Last post 09-18-2008, 3:02 PM by prometheuzz. 13 replies.
Sort Posts: Previous Next
  •  09-13-2008, 2:39 AM 46294

    Handling BBcode mismatched tags.

    I'm using PHP's preg_replace (Perl-compatible PCRE) and I'm trying to write a regex that handles bbcode and replaces it with the html equivalent. Just to avoid tripping this board's bbcode, I'm going to use parenthesis for mine.

    We have 4 basic tags: (b) (i) (u) and (s), along with the end tags (/b) (/i) (/u) (/s). We're all familiar with how it's used.

    The problem comes when they start mixing and matching multiple tags. I don't want them to alternate the tags because it will break the HTML. Here's 6 cases to demonstrate.

    1) Good: (b)Bold(/b)(i)Italic(/i)

    2) Good: (b)(i)Both(/i)(/b)

    3) Bad: (b)(i)Alternating tags(/b)(/i)

    4) Bad: (b)(i)Misplaced tag(/b)

    5) Good: (b)(i)(u)(s)All tags(/s)(/u)(/i)(/b)

    6) Bad: (b)(i)(u)(s)Swapped end tags(/s)(/i)(/u)(/b)

     

    I've tried the following regular expression, which is supposed to detect mismatched arguments:

    \(([a-z]*?)\)(.*?)\(([a-z]*?)\)(.*?)\(\/\1\)

    or if it's easier to read, here's the actual version which uses square brackets:

    \[([a-z]*?)\](.*?)\[([a-z]*?)\](.*?)\[\/\1\]

    And replace the found cases with ($1)$2($3)$4(/$3)(/$1)

    Which handles case 1, 3, and 4 fine, but can't handle cases 2, 5, and 6 properly.

     

    So my question to you is how would I handle multiple embedded tags? I know how to use \1 and \2, but here we're dealing with a dynamic number of arguments.

    Should I just break out the old tokenizer?

  •  09-13-2008, 4:24 AM 46297 in reply to 46294

    Re: Handling BBcode mismatched tags.

    Could you give the desired output/repacements for all your six cases:

    1) Good: (b)Bold(/b)(i)Italic(/i)

    2) Good: (b)(i)Both(/i)(/b)

    3) Bad: (b)(i)Alternating tags(/b)(/i)

    4) Bad: (b)(i)Misplaced tag(/b)

    5) Good: (b)(i)(u)(s)All tags(/s)(/u)(/i)(/b)

    6) Bad: (b)(i)(u)(s)Swapped end tags(/s)(/i)(/u)(/b)

     

    And in what programming language are you doing this?

  •  09-13-2008, 4:46 AM 46298 in reply to 46297

    Re: Handling BBcode mismatched tags.

    try this

    (?xis)
    (
         \((b|u|i|s)\)
        (?:(?:(?!\(/?(?2)\)).)++|(?1))+
         \(/\2\)
    )
    (?!\s*\(/(?2)\))


    http://portal-vreme.ro
  •  09-13-2008, 4:54 AM 46299 in reply to 46297

    Re: Handling BBcode mismatched tags.

    @KillahBeez: I'm not having much luck implementing what you wrote.
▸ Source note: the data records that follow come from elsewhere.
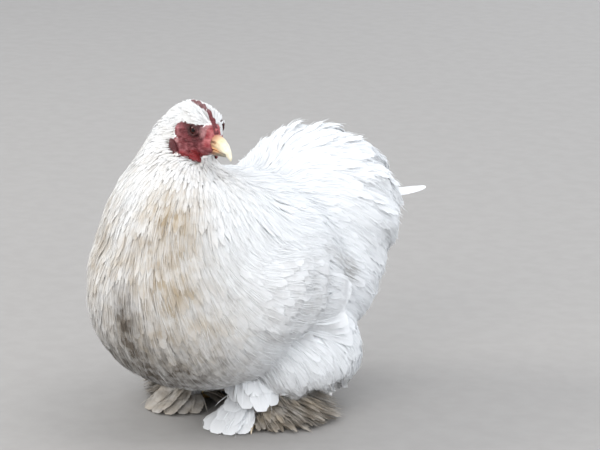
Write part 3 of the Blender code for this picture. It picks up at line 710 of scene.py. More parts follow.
def spread_weights(t, stations):
    """How much each station counts at each row: a smooth curve through the stations."""
    place = t * (stations - 1)
    gap = np.abs(place[:, None] - np.arange(stations)[None])
    weights = np.where(gap < 0.5, 0.75 - gap**2, np.where(gap < 1.5, 0.5 * (1.5 - gap) ** 2, 0))
    # The first and last stations stand in for the ones that would lie beyond them
    ends = np.zeros_like(weights)
    ends[:, 0] = np.where(place < 0.5, 0.5 * (0.5 - place) ** 2, 0)
    ends[:, -1] = np.where(stations - 1 - place < 0.5, 0.5 * (0.5 - (stations - 1 - place)) ** 2, 0)
    return weights + ends


def run_along(surface, roots, headings, lengths):
    """Each feather's way over the surface: its stations and the normals there."""
    here, heading = roots, headings
    points, normals = [], []
    for _ in range(STEPS + 1):
        spots, normal, _, _ = surface.nearest(here)
        points.append(spots)
        normals.append(normal)
        heading = flattened(unit(0.65 * heading + 0.35 * lie(spots)), normal)
        here = spots + heading * (lengths / STEPS)[:, None]
    return np.stack(points, 1), np.stack(normals, 1)


def vanes(stations, normals, half_widths, kind, draws, sizes):
    """Points of feathers as thin closed blades with fringed edges: [feather, row, left-shaft-right, xyz]."""
    count = len(stations)
    t = 1 - np.linspace(1, 0, kind.rows + 1) ** 1.35
    weights = spread_weights(t, stations.shape[1])
    centre = np.einsum("rk,nkc->nrc", weights, stations)
    up = unit(np.einsum("rk,nkc->nrc", weights, normals))
    heights = -kind.depth * (1 - t)[None] ** 1.6 + kind.lift * t[None] ** 1.5
    heights = heights + kind.bunch * grain(stations[:, 0], BUNCH_SCALE, 5.0)[:, None] * t[None] ** 0.7
    heights = heights + draws.normal(0, kind.unruly, (count, 1)) * t[None] ** 1.5
    centre = centre + up * (heights * sizes[:, None])[:, :, None]
    ahead = unit(np.gradient(centre, axis=1))
    across = unit(np.cross(ahead, up))
    roll = np.radians(draws.normal(0, kind.wander, (count, 1, 1)))
    up = np.cross(across, ahead)
    across, up = across * np.cos(roll) + up * np.sin(roll), up * np.cos(roll) - across * np.sin(roll)
    shape = outline(kind, t)[None] * half_widths[:, None]
    made = np.empty((count, len(t), 3, 3))
    for corner, side in ((0, 1), (2, -1)):
        fringe = draws.random((count, len(t))) * kind.notch
        fringe[:, ::2] *= 0.2
        width = (shape * (1 - fringe))[:, :, None]
        bend = kind.camber * width * np.abs(width) / half_widths[:, None, None]
        made[:, :, corner] = centre + across * side * width + ahead * kind.slant * width - up * bend
    thick = (kind.thickness * sizes[:, None] * (1.1 - t)[None])[:, :, None]
    made[:, :, 1] = centre + up * thick
    return made


def wisps(stations, normals, half_widths, kind, draws, sizes):
    """Loose barbs that fan out from each feather's root and reach past its tip."""
    count = kind.wisps
    total = len(stations) * count
    fan = np.tile(np.linspace(-1, 1, count), len(stations)) + draws.normal(0, 0.3, total)
    stations, normals = np.repeat(stations, count, 0), np.repeat(normals, count, 0)
    half_widths, sizes = np.repeat(half_widths, count), np.repeat(sizes, count)
    root = stations[:, :1]
    stations = root + (stations - root) * draws.uniform(*BARB_REACH, (total, 1, 1))
    across = unit(np.cross(np.gradient(stations, axis=1), normals))
    t = np.linspace(0, 1, stations.shape[1])[None, :, None]
    stations = stations + across * (fan * half_widths)[:, None, None] * t**0.7
    lift = kind.lift + kind.wisp_lift
    wisp = replace(WISP_KIND, depth=kind.depth, lift=lift, bunch=kind.bunch, unruly=kind.unruly * 1.6)
    widths = wisp.half_width * (0.5 + 0.5 * sizes) * draws.uniform(*BARB_WIDTHS, total)
    return vanes(stations, normals, widths, wisp, draws, sizes)


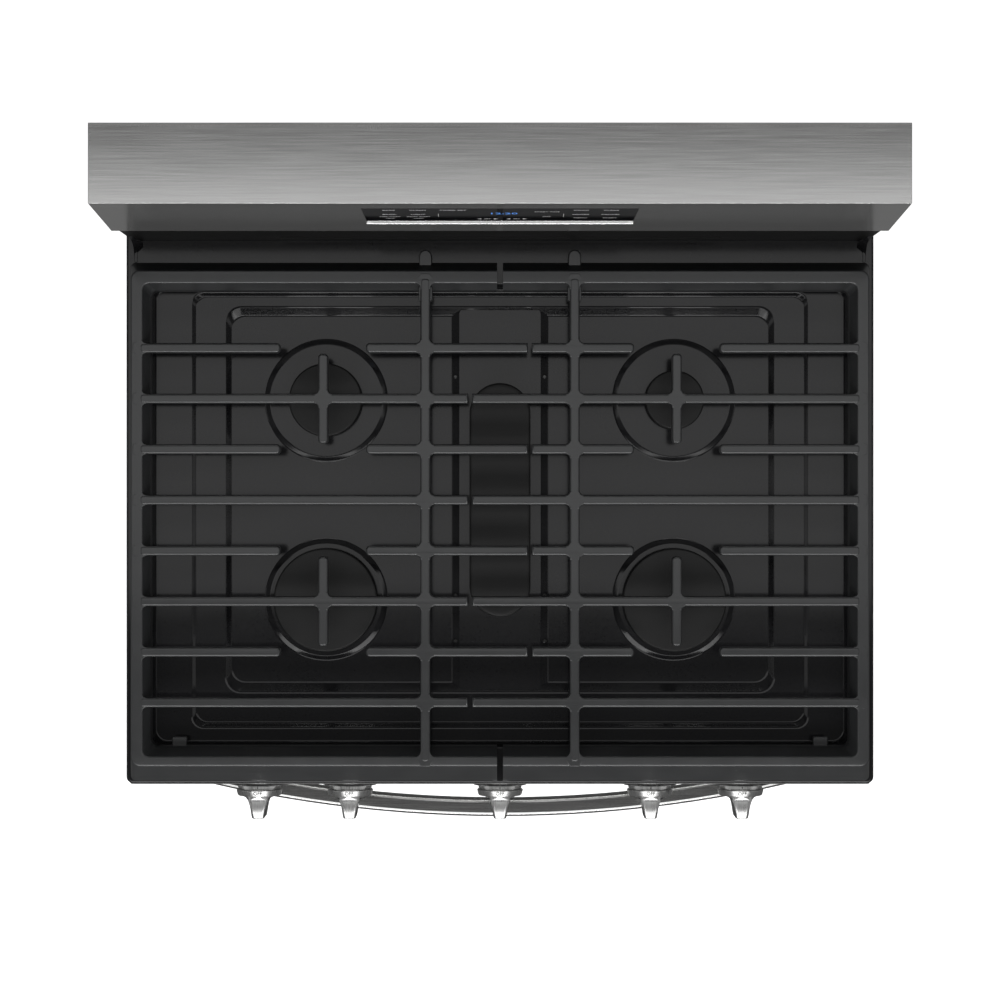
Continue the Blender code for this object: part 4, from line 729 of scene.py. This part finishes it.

If I said that currently I'm using PHP preg_replace('/\[([a-z]*?)\](.*?)\[([a-z]*?)\](.*?)\[\/\1\]/is','($1)$2($3)$4(/$3)(/$1)',$text);

    Would you be able to better clue me in on what I might try to put in there? I gather the first (?xis) indicates that I use /xis at the end of the regex. Is the third section the replacement string? I tried preg_replace('/\[(b|u|i|s)\](?:(?:(?!\[/?(?2)\]).)++|(?1))+\[/\2\]/xis','(?!\s*\[/(?2)\])',$text); but it just errored about Unknown modifier '?' in the regex.

     

    @prometheuzz

    Sorry, PHP, using preg_replace, which is PCRE. So every regex I say here also starts with / and ends with /is

    Now for the desired output. I plan to run through 2 replacements. One to ensure proper nesting, and the second to replace with the actual html tags. The second half is done, so here I'll just give the desired output for the first replacement (anything in bold indicates what changed):

    1) (b)Bold(/b)(i)Italic(/i)

    2) (b)(i)Both(/i)(/b)

    3a) (b)(i)Alternating tags(/i)(/b)

    3b) (b)(i)Alternating tags(/i)(/b)(/i)

    (either would be acceptable, since the second replacement algorithm ignores unmatched end tags)

    4a) (b)(i)Misplaced tag(/i)(/b)

    4b) (b)Misplaced tag(/b)

    4c) (b)(i)Misplaced tag(/b)

    (any would be acceptable, since the second replacement algorithm would simply ignore the unmatched (i) tag)

    5) (b)(i)(u)(s)All tags(/s)(/u)(/i)(/b)

    6a) (b)(i)(u)(s)Swapped end tags(/s)(/u)(/i)(/u)(/b)

    6b) (b)(i)(u)(s)Swapped end tags(/s)(/u)(/i)(/b)

    6c) (b)(u)(i)(s)Swapped end tags(/s)(/i)(/u)(/b)

    6d) (b)(i)(u)(s)Swapped end tags(/s)(/u)(/i)(/b)

    (any combination thereof, as long as all matched start and end tags are properly nested. As above, unmatched tags are acceptable, since the second replacement algorithm would ignore them)

     

    After my second replacement algorithm runs through it, it will find all matched tags and replace them with their html equivelents. I've already coded this.The end result for examples 3 and 4 would be thus:

    3a) <b><i>Alternating tags</i></b>

    3b) <b><i>Alternating tags</i></b>(/i)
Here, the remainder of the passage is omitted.